Huidige situatie
In de huidige situatie wordt de bpm (voorlopig) vastgesteld bij de kentekenregistratie van een voertuig (deel 1A) en wordt de bpm definitief vastgesteld en betaald op het moment van tenaamstelling (deel 1B). Bij gebruikte voertuigen mag er worden afgeschreven op deze bpm als er veel tijd zit tussen de registratie van het voertuig en de tenaamstelling. Bijvoorbeeld omdat de auto nog een tijd in de showroom staat alvorens te worden verkocht.
Situatie vanaf 1 januari 2022
Vanaf 1 januari 2022 moet de bpm reeds betaald worden bij kentekenregistratie in plaats van bij de tenaamstelling. De bpm moet in de nieuwe situatie dus als het ware voorgefinancierd worden. Overigens mogen zogenaamde artikel 8-vergunninghouders (ondernemers die geregeld auto’s op naam van een ander in het kentekenregister laten inschrijven en daarom de bpm per tijdvak mogen voldoen) de bpm later betalen. Voor hen geldt een verlenging van de betaaltermijn naar 3 maanden.

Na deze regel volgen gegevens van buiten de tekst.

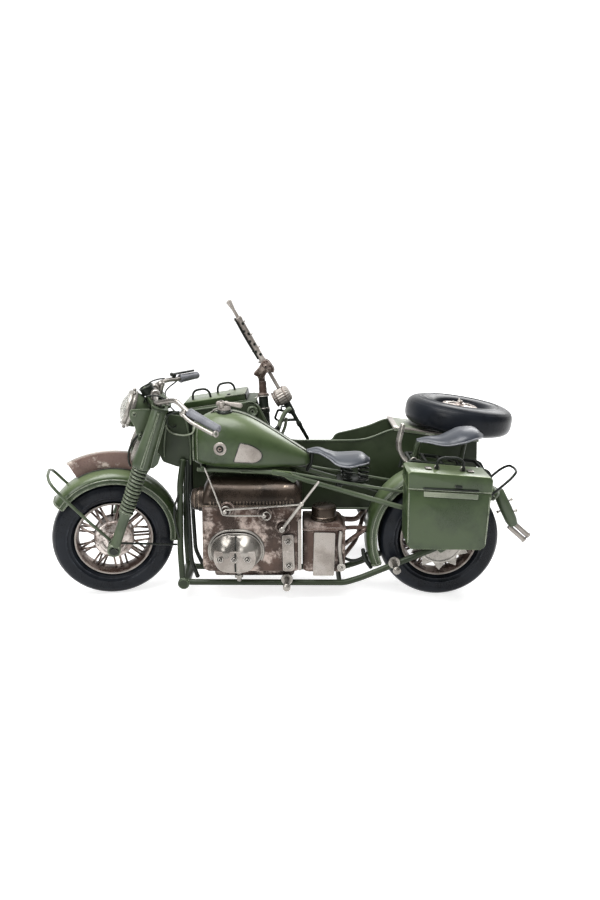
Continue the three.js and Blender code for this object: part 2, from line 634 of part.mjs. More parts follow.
for (const [side, y] of [['left', -LEG_HALF], ['right', LEG_HALF]]) {
  const x = -LEG_OFFSET;
  const bore = rod(point(x, y - 6, FRONT_AXLE), point(x, y + 6, FRONT_AXLE), AXLE_RADIUS + GAP, 12);
  add(`fork_leg_${side}`, cut(join(
    rod(point(x, y, -42), point(x, y, 1), 5.5, 14),
    rod(point(x, y, -79), point(x, y, -42), 4.8, 12),
    rod(point(x, y, FRONT_AXLE), point(x, y, -79), 3, 10),
    rod(point(x, y - 3.2, FRONT_AXLE), point(x, y + 3.2, FRONT_AXLE), 5, 12),
  ), bore), GREY_GREEN(), steering);
}
const yokeOutline = (reach) => new THREE.Shape([
  flat(reach, -9), flat(reach, 9), flat(1, 21), flat(-LEG_OFFSET - 4, 21), flat(-9, 9), flat(-9, -9),
  flat(-LEG_OFFSET - 4, -21), flat(1, -21),
]);
const yokePlate = (low, thick, reach) => new THREE.ExtrudeGeometry(
  yokeOutline(reach), { depth: thick, bevelEnabled: false }).translate(0, 0, low);
add('fork_yoke', join(
  yokePlate(-3.6, 3, 8),
  yokePlate(-39, 3, 7),
  rod(point(0, 0, -38.6), point(0, 0, 4.5), 3.9, 14),
), DARK_GREEN(), steering);

// The headlamp looks ahead along -X.
const lampProfile = [[0, 0], [6, 0.6], [11, 4], [13.6, 9], [14.6, 12], [14.6, 17], [0, 17]];
const lamp = new THREE.LatheGeometry(lampProfile.map(([r, a]) => flat(r, a)), 20);
add('headlamp', lamp.rotateZ(Math.PI / 2).translate(-9.4, 0, -9.5), GREY_GREEN(), steering);
const lensProfile = [[0, 0], [13.4, 0], [13.4, 0.8], [9, 2.6], [4.5, 3.4], [0, 3.6]];
const lens = new THREE.LatheGeometry(lensProfile.map(([r, a]) => flat(r, a)), 20);
add('headlamp_lens', lens.rotateZ(Math.PI / 2).translate(-26.7, 0, -9.5), LENS(), steering);

// The bar rises from the near leg, dips over the yoke and ends in two swept grips.
const barPath = [
  [34, -66, 9.5], [14, -50, 11.5], [5, -40, 14.2], [-1.5, -33, 10], [-5, -26, 5.2], [-6, -16, 4],
  [-6, 0, 4], [-6, 16, 4], [-5, 26, 5.5], [-1, 34, 11], [5, 41, 15], [15, 51, 15.5], [29, 66, 18.5],
].map(([x, y, z]) => point(x, y, z));
const bars = new THREE.CatmullRomCurve3(barPath, false, 'centripetal');
add('handlebar', new THREE.ExtrudeGeometry(disc(1.7, 6), { steps: 30, extrudePath: bars }),
  GREY_GREEN(), steering);

add('front_axle', rod(
  point(-LEG_OFFSET, -31.6, FRONT_AXLE), point(-LEG_OFFSET, 31.6, FRONT_AXLE), AXLE_RADIUS, 14,
), SILVER(), steering);

// The front guard sits a little above the wheel; its angles are counted from the rear, upward.
const frontGuard = arched(
  guardSection(GUARD_HALF - 0.6, GUARD_WALL, 8), -LEG_OFFSET - 1.2, FRONT_AXLE + 3.6, 50.8, 15, 160, 14);
add('front_mudguard', frontGuard, GREEN(), steering);
const crest = arched(
  [[-1.4, 0.5], [1.4, 0.5], [1.4, 13.5], [-1.4, 13.5]], -LEG_OFFSET - 1.2, FRONT_AXLE + 3.6, 50.8, 82, 138, 8);
add('number_plate', crest, RUST(), steering);

const stayY = 17.5;
add('front_stay', join(
  bent([
    point(-4, -stayY, -108), point(-28, -stayY, -92), point(-50, -stayY + 0.4, -77),
    point(-60, -14, -68.6), point(-62, -7, -67.2), point(-62, 7, -67.2), point(-60, 14, -68.6),
    point(-50, stayY - 0.4, -77), point(-28, stayY, -92), point(-4, stayY, -108),
  ], 1.1, 24, 6),
  cut(rod(point(-LEG_OFFSET, -stayY - 1.1, FRONT_AXLE), point(-LEG_OFFSET, -stayY + 1.1, FRONT_AXLE), 4.4, 8),
    rod(point(-LEG_OFFSET, -30, FRONT_AXLE), point(-LEG_OFFSET, 0, FRONT_AXLE), AXLE_RADIUS + GAP, 8)),
  cut(rod(point(-LEG_OFFSET, stayY - 1.1, FRONT_AXLE), point(-LEG_OFFSET, stayY + 1.1, FRONT_AXLE), 4.4, 8),
    rod(point(-LEG_OFFSET, 0, FRONT_AXLE), point(-LEG_OFFSET, 30, FRONT_AXLE), AXLE_RADIUS + GAP, 8)),
  rod(point(0, -stayY, FRONT_AXLE + 1.6), point(44, -15, -99), 0.9, 5),
  rod(point(0, stayY, FRONT_AXLE + 1.6), point(44, 15, -99), 0.9, 5),
), BLACK_WIRE(), steering);

const frontWheel = new THREE.Group();
frontWheel.position.set(-LEG_OFFSET, 0, FRONT_AXLE);
frontWheel.rotation.y = -RAKE;
steering.add(frontWheel);
add('front_tyre', tyre(WHEEL_RADIUS), TYRE_RUBBER(), frontWheel);
add('front_wheel', wheel(), RUST(), frontWheel);

// ---------------------------------------------------------------- origin
model.updateMatrixWorld(true);
const bounds = new THREE.Box3().setFromObject(model, true);
model.position.set(
  -(bounds.min.x + bounds.max.x) / 2, -(bounds.min.y + bounds.max.y) / 2, -bounds.min.z);
model.updateMatrixWorld(true);

export default model;
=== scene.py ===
# %% [markdown]
# # A hand-made tin motorcycle with a sidecar
# This lesson dresses a finished CAD frame. The frame says where every part is and how it
# moves; here each plain CAD solid is replaced by a finer surface with a worn finish.
# The shelf model is cut from sheet tin, bent wire and small castings, then painted by hand,
# so the lesson is about thin sheets, wires, rolled edges and rubbed paint.
# %% Load the frame
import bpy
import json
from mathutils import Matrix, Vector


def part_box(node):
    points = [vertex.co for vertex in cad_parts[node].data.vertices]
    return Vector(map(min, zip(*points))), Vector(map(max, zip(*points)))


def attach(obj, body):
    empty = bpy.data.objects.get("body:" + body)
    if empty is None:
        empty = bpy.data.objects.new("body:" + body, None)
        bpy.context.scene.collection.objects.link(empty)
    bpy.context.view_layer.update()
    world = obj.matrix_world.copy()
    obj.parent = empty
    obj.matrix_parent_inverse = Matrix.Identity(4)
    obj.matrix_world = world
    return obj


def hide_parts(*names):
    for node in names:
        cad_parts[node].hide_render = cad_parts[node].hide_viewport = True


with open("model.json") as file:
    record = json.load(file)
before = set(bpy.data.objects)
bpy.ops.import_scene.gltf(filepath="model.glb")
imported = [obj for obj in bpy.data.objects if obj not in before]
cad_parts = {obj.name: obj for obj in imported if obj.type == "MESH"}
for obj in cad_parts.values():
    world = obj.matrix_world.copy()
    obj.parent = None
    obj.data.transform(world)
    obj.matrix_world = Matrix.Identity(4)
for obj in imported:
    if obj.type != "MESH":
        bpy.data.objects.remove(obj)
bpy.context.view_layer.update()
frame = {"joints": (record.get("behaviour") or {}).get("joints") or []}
import json
import math
import bmesh
import bpy
import numpy as np
from mathutils import Vector

# %% [markdown]
# ## Places
# All shapes below are written in millimetres in a local seat: the whole model's seat has its
# origin where the rear tyre meets the floor, with the front towards -X and up along +Z.
# A seat is a 4 by 4 matrix, so one product carries a whole array of points into the model's
# metres. The steering, wheel and gun seats come from the frame's joints, so each piece
# lands exactly on the axis that it turns about. A body that has no seat of its own in the
# table uses the model's.
# %% Seats
MM = 0.001


def unit(vector):
    """A vector, or each row of an array, divided by its length."""
    vector = np.asarray(vector, float)
    return vector / np.linalg.norm(vector, axis=-1, keepdims=True)


def signed(value, power):
    """The size of a value to a power, with the value's sign."""
    return np.sign(value) * np.abs(value) ** power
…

Daarnaast komt er vanaf 1 januari 2022 een (nieuwe) overgangsregeling voor nieuwe voertuigen in het geval van wijziging van de bpm-tarieven. Als er tussen de kentekenregistratie en de eerste tenaamstelling een bpm-tariefwijziging plaatsvindt, is het oude tarief van toepassing wanneer het voertuig binnen twee maanden na de tariefswijziging te naam gesteld wordt. Bij tenaamstelling buiten die termijn zal het nieuwe bpm-tarief moeten worden gehanteerd. In dat geval zal de Belastingdienst naheffen of de te veel betaalde belasting teruggeven.